QUESTION: Anas Mahmoud played in the Portsmouth (Va.) Invitational in April. He’s a 7-footer who was a solid shot-blocker last season but his strength and body mass have been issues. Will his size get him into the NBA Summer League?

PADGETT: “He’s intriguing to people because of his size and the way moves. Obviously the big question with him is going to be his strength and his durability.

“I think that teams have been pleasantly surprised when they bring him in and they see how well he moves and how skilled he is, with how tall he is.

“I think he’s a guy who when he gets into summer league, he’ll turn some heads. When he gets in the game situations and the game setting, that’s when he really shines.

“Obviously every time I talk to him he says that his workouts went really well. I guess that can’t be a bad thing. He’ll get some looks, there’s no question, because he’s so agile and mobile and big — and on the defensive end of the court, he’s a game changer.
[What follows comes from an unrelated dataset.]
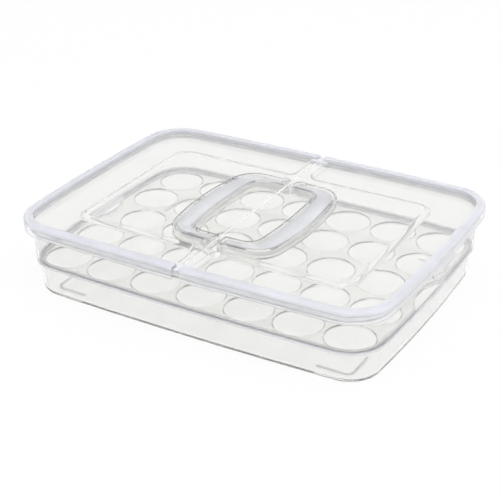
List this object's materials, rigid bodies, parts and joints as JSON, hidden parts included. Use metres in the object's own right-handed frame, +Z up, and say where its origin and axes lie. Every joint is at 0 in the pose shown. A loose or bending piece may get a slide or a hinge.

“He’ll get an opportunity in summer league and hopefully he and Quentin will get to a training camp. But if they don’t, I think they both will have plenty of good opportunities to play overseas and I think they’re both willing to do that.

“We’ve had a lot of guys who have played over there for 10 years and done very well for themselves. So there could be worse things to do for a living, that’s for sure.”